SU porte señorial es testimonio del tipo de residencia de la burguesía de finales del siglo XIX y comienzos del XX en Bilbao. Al palacete -tiene guasa llamarle así, con el argot de la época, cuando luce como el último gran palacio de la ribera de la ría en la villa...- solo le falta un halo de bruma que lo envuelva y lo corone y un fantasma con batín que se pasee por sus estancias, con aires de lord inglés. Los interiores, con sus boiseries y el recurso a la madera, recuerdan el confort de las casas inglesas de la época. Fue conocido como el hotel de los Olabarri (la expresión tiene una ascendencia de las casas francesas del siglo XIX...) y la decoración de las dependencias, el origen belga de las bajadas de agua y las vidrieras alemanas de importación expresan, a las claras, el aire sibarita del fabuloso edificio.

Cuenta la historia que fue sede del Instituto Británico en la década de los 50 del pasado siglo, cuando sobre el edificio se cernía la amenaza de convertirse en una simple comunidad de vecinos y que el Obispado de Bilbao valoró su compra antes de que la concretase la Junta de Obras del Puerto Autónomo de Bilbao en 1953. Ya en el siglo XXI nubarrones de incertidumbre han encapotado su futuro. Hoy los rayos de sol se filtran sobre su porvenir, iluminándolo.

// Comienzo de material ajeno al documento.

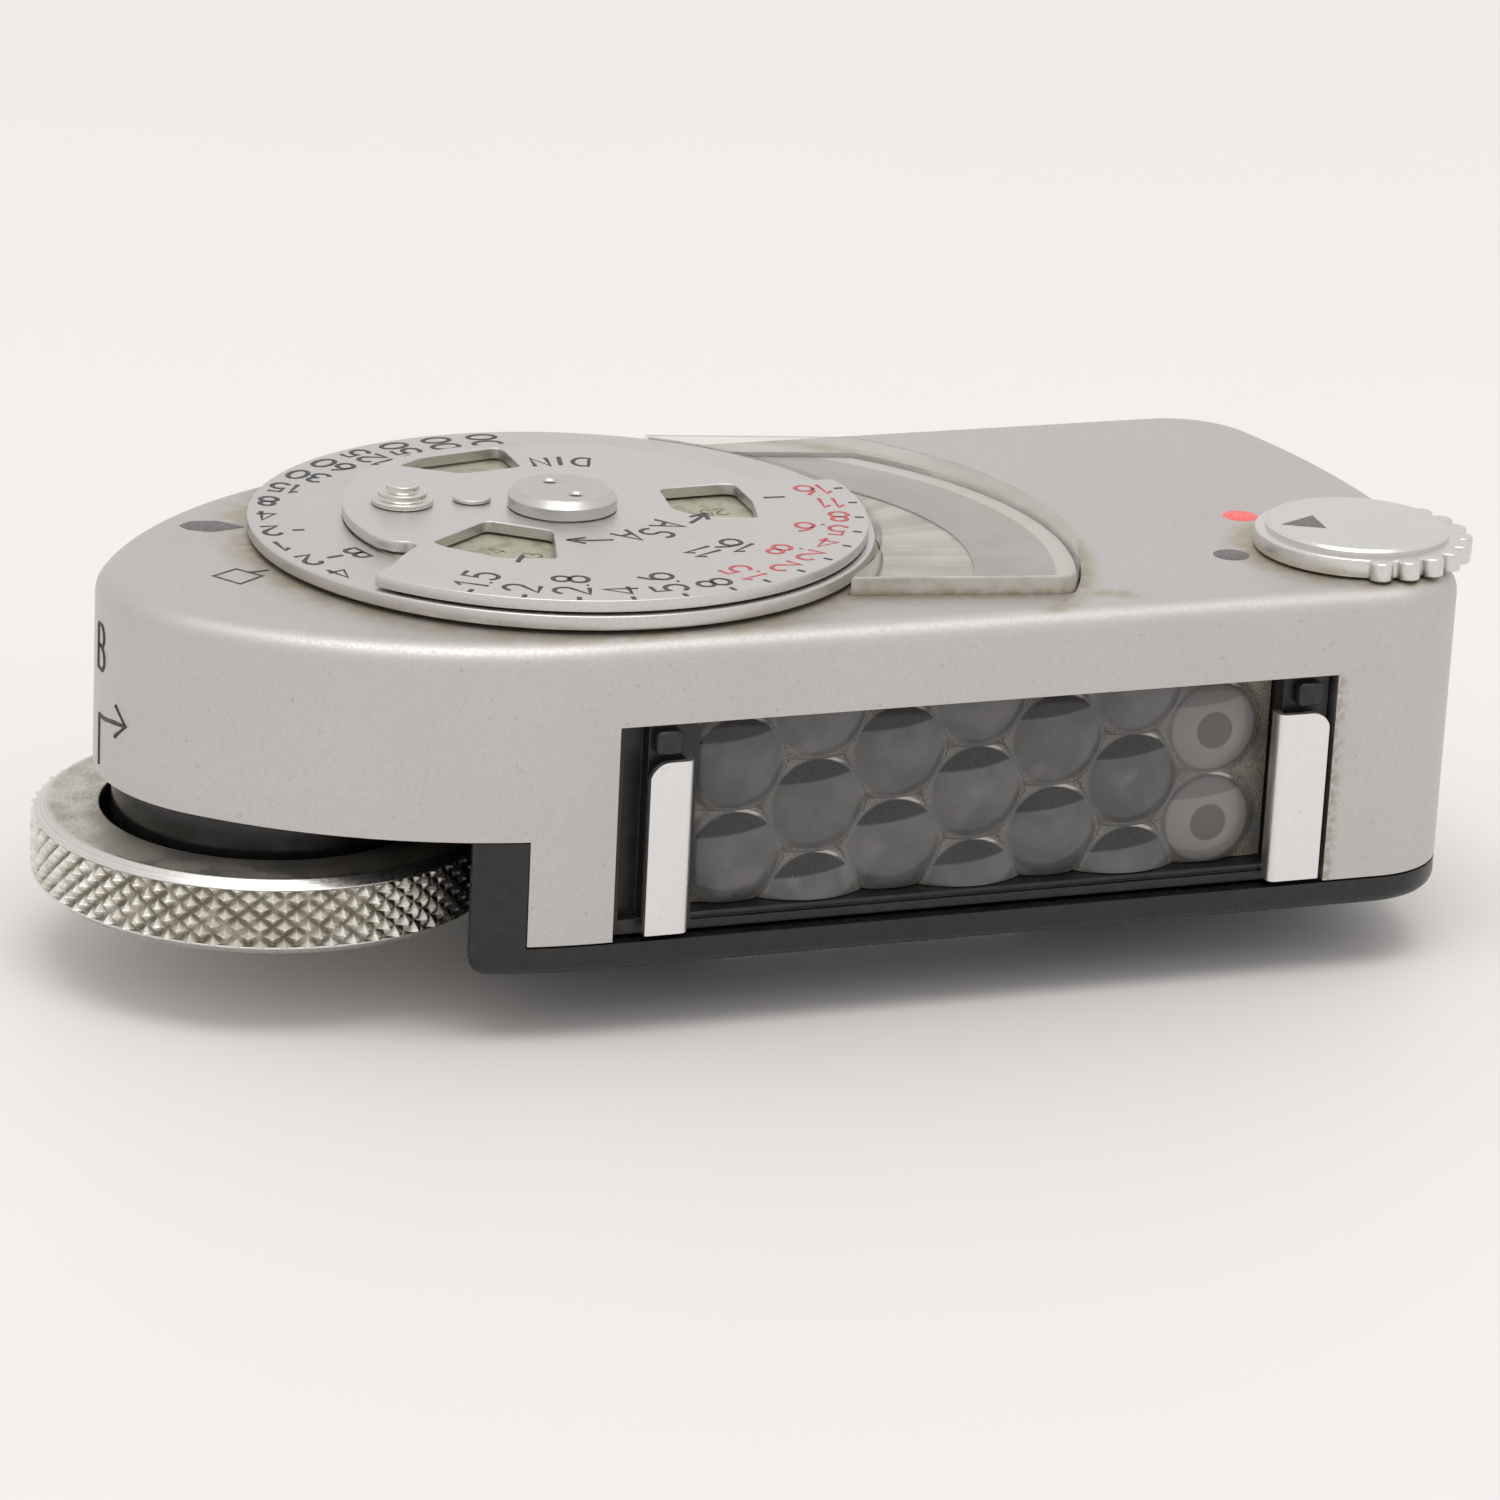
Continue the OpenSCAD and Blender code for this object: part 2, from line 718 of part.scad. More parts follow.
module range_lever() color("Silver") at(lever) difference() {
    union() {
        rotate([0, 0, 180]) cyl(5.3, lever_z, lever_z + 0.98);
        rotate_extrude($fn = 120) polygon([
            [0, lever_z + 0.9], [4.75, lever_z + 0.9], [4.35, 22.0], [0, 22.0]
        ]);
        for (k = [0:8]) rotate([0, 0, -102 + 16 * k]) at([5.35, 0])
            cyl(0.62, lever_z + 0.04, lever_z + 0.94);
    }
    cyl(1.3, 0, lever_z + 0.7);
}

module lever_shaft() color("DarkGray") at(lever) {
    cyl(1.5, 18.0, lever_z - 0.02);
    cyl(1.29, lever_z - 0.1, lever_z + 0.68);
    cyl(1.0, 15.2, 18.1);
}

module range_wiper() color("Goldenrod") at(lever) difference() {
    union() {
        cyl(1.9, 17.2, 17.5);
        rotate([0, 0, 165]) block(0, 5.2, -0.8, 0.8, 17.2, 17.5);
        rotate([0, 0, 165]) translate([4.6, 0, 0]) cyl(0.5, 16.95, 17.3);
    }
    cyl(1.01, 0, 30);
}

module range_plate() color("Sienna") difference() {
    union() {
        at(lever) slab(16, 16.6) sector(1.3, 5.8, 90, 190);
        at(lever) slab(16, 16.6) circle(2.2);
        for (a = [110, 165]) at(lever + 4.6 * [cos(a), sin(a)]) cyl(0.7, 16.5, 16.75);
        block(17, 21.5, -6.5, -1.6, 16, 16.6);
        at([18, -2.6]) cyl(0.9, 16.5, top_z - wall - 0.02);
    }
    at(lever) cyl(1.05, 0, 30);
}

module range_resistor() color("SaddleBrown") translate([14, 3.5, 7.5]) rotate([0, 90, 0]) {
    translate([0, 0, -3]) cylinder(r = 1.25, h = 6);
    translate([0, 0, -4.6]) cylinder(r = 0.3, h = 9.2, $fn = 32);
}

// ---------- node switch ----------

top_casing();
base_housing();
base_screws();
accessory_foot();
foot_spring();
foot_screws();
cell_frame();
honeycomb_lens();
cell_plate();
cell_contacts();
left_rail();
right_rail();
booster_contacts();
coupling_wheel();
coupling_pin();
wheel_spindle();
wheel_screw();
wheel_spring();
drive_pinion();
idler_post();
idler_gear();
gear_plate();
plate_screws();
dial_shaft();
dial_gear();
shutter_disc();
film_speed_disc();
aperture_disc();
setting_stud();
disc_rivet();
dial_nut();
window_cover();
scale_card();
needle();
coil_staff();
coil_former();
coil_winding();
core_magnet();
yoke_ring();
upper_bridge();
lower_bridge();
jewels();
hair_springs();
zero_screw();
range_lever();
lever_shaft();
range_wiper();
range_plate();
range_resistor();
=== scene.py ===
import json
import math

import bmesh
import bpy
import numpy as np
from mathutils import Matrix, Vector
from mathutils.geometry import tessellate_polygon

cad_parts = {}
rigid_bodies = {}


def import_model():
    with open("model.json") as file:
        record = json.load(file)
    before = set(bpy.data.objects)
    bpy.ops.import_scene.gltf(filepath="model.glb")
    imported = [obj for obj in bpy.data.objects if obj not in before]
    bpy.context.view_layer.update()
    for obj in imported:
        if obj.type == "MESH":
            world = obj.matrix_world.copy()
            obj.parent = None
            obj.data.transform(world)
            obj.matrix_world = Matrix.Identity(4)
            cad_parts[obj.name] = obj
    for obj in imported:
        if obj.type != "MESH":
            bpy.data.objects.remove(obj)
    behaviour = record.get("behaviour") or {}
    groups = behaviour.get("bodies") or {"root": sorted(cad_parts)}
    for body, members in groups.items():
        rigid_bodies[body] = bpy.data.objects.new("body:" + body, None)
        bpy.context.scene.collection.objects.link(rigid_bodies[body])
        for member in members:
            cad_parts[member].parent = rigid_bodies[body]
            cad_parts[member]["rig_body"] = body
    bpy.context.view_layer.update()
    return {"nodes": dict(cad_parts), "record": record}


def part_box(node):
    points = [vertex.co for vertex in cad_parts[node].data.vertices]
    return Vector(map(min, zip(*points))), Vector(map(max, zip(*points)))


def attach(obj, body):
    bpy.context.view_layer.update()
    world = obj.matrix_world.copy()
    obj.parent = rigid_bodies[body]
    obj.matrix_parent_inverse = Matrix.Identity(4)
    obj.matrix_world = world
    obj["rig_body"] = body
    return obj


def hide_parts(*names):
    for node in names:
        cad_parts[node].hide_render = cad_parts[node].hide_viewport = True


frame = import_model()
NODES = frame["nodes"]
MM = 0.001


# ---------- places and sizes in millimetres, from the frame ----------

def low(node, axis):
    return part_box(node)[0][axis] / MM


def high(node, axis):
    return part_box(node)[1][axis] / MM


def centre(node):
    return ((low(node, 0) + high(node, 0)) / 2, (low(node, 1) + high(node, 1)) / 2)


def about(origin, radius, angle):
    """The point at that radius and angle in degrees round origin."""
    a = math.radians(angle)
    return (origin[0] + radius * math.cos(a), origin[1] + radius * math.sin(a))


DIAL = centre("shutter_disc")
WHEEL = centre("coupling_wheel")
LEVER = centre("lever_shaft")
PIVOT = centre("coil_staff")

TOP = high("top_casing", 2)
SKIRT = low("top_casing", 2)
HALF = high("top_casing", 1)
FRONT = -HALF          # the casing's front face
BASE = low("base_housing", 2)
WALL = 1.0             # thickness of the casing's sheet
EDGE = 1.2             # radius of the casing's top edge
END = (-30.35, -1.69)  # centre of the casing's round end
END_R = 9.44           # its radius
NEAR_R = 26.8          # radius of the long curve in front
FAR_R = 26.0           # radius of the long curve at the back
CORNER_R = 5.0         # radius of the two corners on the right
CORNER_X = 24.35       # where those corners start
BULGE_R = 55.0         # radius of the gently curved right end
STEP_X = -24.8         # front left corner of the deep part of the base
STEP_Z = 10.57         # lower edge of the raised round end
TAB_X = -21.9          # left edge of the casing's deep skirt
SCREWS = [(25.2, 12), (16.5, -9.2), (-21, 11.8), (-20.6, -11.4)]

WHEEL_R = WHEEL[0] - low("coupling_wheel", 0)
POCKET_R = 12.44       # pocket of the base in which the wheel turns
BOSS_R = 7.85          # boss inside the wheel's rim
BAND_Z = (4.8, 7.7)    # lower and upper edge of the knurled band

DISC_R = high("shutter_disc", 0) - DIAL[0]
DISC_TOP = high("shutter_disc", 2)
UPPER_R = 15.65        # radius of the aperture disc
UPPER_TOP = high("aperture_disc", 2)
STUD = about(DIAL, 8.15, 164.3)
RIVET = about(DIAL, 4.65, 154.5)
NUT_HOLES = [about(DIAL, 1.26 * side, -76.6) for side in (-1, 1)]

ROUND = (4.95, -2.68)  # centre of the window's long round side, from the dial's axis
ROUND_R = 20.86        # its radius
WINDOW_ROUND = (DIAL[0] + ROUND[0], DIAL[1] + ROUND[1])
BAND_R = 15.5          # inner radius of the grey band under the window
LENS_PITCH = 4.95      # from one lens dome to the next
LEVER_TOP = 22.0
PAINT = 0.02           # thickness of a painted mark


# ---------- outlines ----------

def arc(origin, radius, a0, a1, step=0.5):
    """Points on an arc, about step mm apart, from angle a0 to a1 in degrees."""
    n = max(2, math.ceil(abs(math.radians(a1 - a0)) * radius / step))
    return [about(origin, radius, a0 + (a1 - a0) * i / n) for i in range(n + 1)]


def circle(origin, radius, step=0.4):
    return arc(origin, radius, 0, 360, step)[:-1]


def from_dial(points):
    """Points given from the dial's axis, in the frame."""
    return [(DIAL[0] + x, DIAL[1] + y) for x, y in points]


def tidy(points):
    """Drops points that repeat the one before."""
    return [p for i, p in enumerate(points) if math.dist(p, points[i - 1]) > 1e-5]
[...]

La recalificación de sus usos permiten al palacio mantener su hermosa osamenta y dotarle de un mañana acorde a sus raíces: un hotel de altos vuelos que permita, a su vez, a los ciudadanos conocer en la intimidad uno de sus mágicos rincones. Hoy hotel, ya sin reminiscencias afrancesadas. Sería de agradecer ese destino pero antes ha de valorarse una singularidad: desde que la familia Olabarri dejase de vivir allí en la década de los 40, la casa dejó de tener señor, dicho sea en el lenguaje de la época, que ahora suena tan antiguo. No tuvo un propietario, alguien que se pasease, como el fantasma del inicio del comentario, con una batín de seda por las estancias. Estos lugares capaces de sobrevivir a las sombras de la modernidad cuando vivieron el esplendor de las luces de su tiempo se han ganado el derecho a un futuro sin ruidos ni estridencias, un porvenir que no espante el legado que arrastra. Tiene Bilbao mil y una fortalezas (ni que decir tiene que protegidas por el Gran Palacio de Titanio que es el Guggenheim...) que le colocan en los mapas digitales del siglo XXI, por lo que el contrapunto de mantener en pie ese mundo que se ideó a finales del siglo XIX se antoja un sutil guiño a lo que fue la villa.